Now let’s take a look at the downsides and risks of using trees to keep air clean. The size of 10,000 acres is enormous, but according to Timm Kroeger, a senior environmental economist with the conservancy, one single scrubber can catch 45.4 to 63.5 metric tons of nitrogen oxide annually. Compare that with 10,000 acres of trees, and you’ll find that the whole 10,000 acres of trees equals one single scrubber. 10,000 acres also costs about as much as a scrubber, the former costing around $2,400 to $4,000 to clean 0.9 metric tons of nitrogen oxide, and the latter costing around $2,500 to $5,000 in order to do the same. Utilizing trees also has another risk: Burning down. It is very possible that the 10,000 acres worth of wood will all dissolve in flames. Then replanting will have to be prioritized, using money and time. The fire itself will also be harmful to the environment, contributing to air pollution even more. There are many risks to reforestation.


In my personal opinion, I think that trees are still the biggest influencer when concerned with solving air pollution. It is undeniable that trees’ ability to turn pollution into oxygen is extremely beneficial in the current global warming crisis, and no machine is able to copy that skill. There also includes an abundance of helpful benefits, such as ecosystem recreation and wildlife habitat reconstruction. No amount of artificial human engineering can compare with natural recyclers. Although trees can burn down, we should take it upon ourselves to protect the groves we reconstruct. 10,000 acres of trees is a huge amount of space, and we should try our best not to disturb it. Scrubbers need humans to take care of and maintain, while trees can work on themselves without being monitored constantly. Planting trees allows decades of capturing pollution, thus becoming more ideal looking at long-term solutions. Scrubbers also need various materials to fix and construct, while as aforementioned, using trees have no such qualms. By choosing trees which live long and have big canopies and leaves, the amount of pollutants captured will increase dramatically, as aforementioned. All in all, trees are still the way to go, even in the face of hurdles. It is up to us to keep them safe.
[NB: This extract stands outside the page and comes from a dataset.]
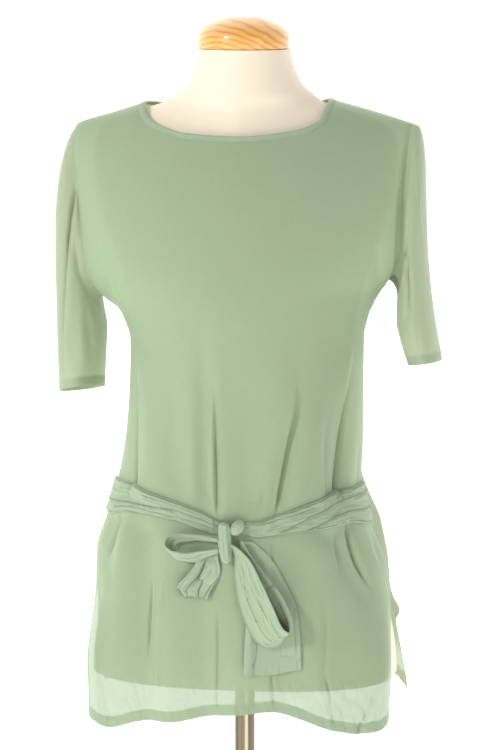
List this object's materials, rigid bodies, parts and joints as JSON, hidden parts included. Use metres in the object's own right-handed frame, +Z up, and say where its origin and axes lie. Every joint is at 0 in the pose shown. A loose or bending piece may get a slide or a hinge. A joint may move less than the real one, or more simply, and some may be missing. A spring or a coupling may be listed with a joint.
{
  "type": "blouse on a dress form",
  "caption": "Sage-green half-sleeve A-line tunic blouse, tied at the waist in a knotted bow, on a limbless dress form with a turned neck cap, a pole and a round foot.",
  "frame": {"origin": "middle of the foot's flat underside, on the form's axis", "axes": "+Z up along the form's pole; the blouse's front faces -Y; +X is to the right of someone who looks at the front"},
  "size_m": [0.4737, 0.3359, 1.4485],
  "materials": {
    "front_cloth": "thin matt woven crepe, sage green",
    "jersey": "fine matt jersey, sage green",
    "tie_cloth": "matt woven crepe, sage green",
    "form_cover": "smooth cream cotton jersey stretched over the form",
    "pine": "honey-coloured varnished pine",
    "steel": "brushed steel"
  },
  "bodies": {
    "root": {"front_panel": "front_cloth", "back_panel": "jersey", "sleeve_left": "jersey", "sleeve_right": "jersey", "neck_binding": "front_cloth", "tie_left": "tie_cloth", "tie_right": "tie_cloth", "tail_left": "tie_cloth", "tail_right": "tie_cloth", "loop_left": "tie_cloth", "loop_right": "tie_cloth", "knot_wrap": "tie_cloth", "knot_top": "tie_cloth", "form_body": "form_cover", "neck_cap": "pine", "pole": "steel", "foot": "steel"}
  },
  "joints": []
}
In conclusion, trees have always been an important topic when it comes to pollution, environment, and global warming. They can recycle harmful pollutants into beneficial oxygen, a helpful trait in reducing air pollution and easing global warming. Dow Chemical and the Nature Conservancy have joined to reforestate the empty lands of Texas, hoping to capture harmful pollutants emitted from factories. There are many pros and cons to trees. On the one hand, they possess the ability to recycle pollutants themselves, a skill that scrubbers, machines that also catch pollutants, cannot do. Trees can live up to hundreds of years and based on their canopy size, the pollutants captured can increase. They are mostly long-term beneficial.  However, there are downsides to trees. The risk of burning is very real, which would cause more pollutants to be emitted, by the fire itself and by the machinery needed to recover from a fire. Furthermore, 10,000 acres of trees only equals one scrubber when it comes to capturing pollutants. Yet in my point of view, trees are the correct solution all the same. The ability to live for hundreds of years makes them significantly beneficial in the long run. Choosing trees with big canopies can enlarge the amount of pollutants captured, and ecosystems can be built, helping wildlife as well. In the end, nothing can truly replace nature. Scrubbers will never take the place of trees in cleaning air, no machine can overtake nature. As for the threat of burning, it is our responsibility to keep the trees in good condition. If we take care of them and make sure they are treated well, they will take care of pollutants, making the world a cleaner and more colorful place.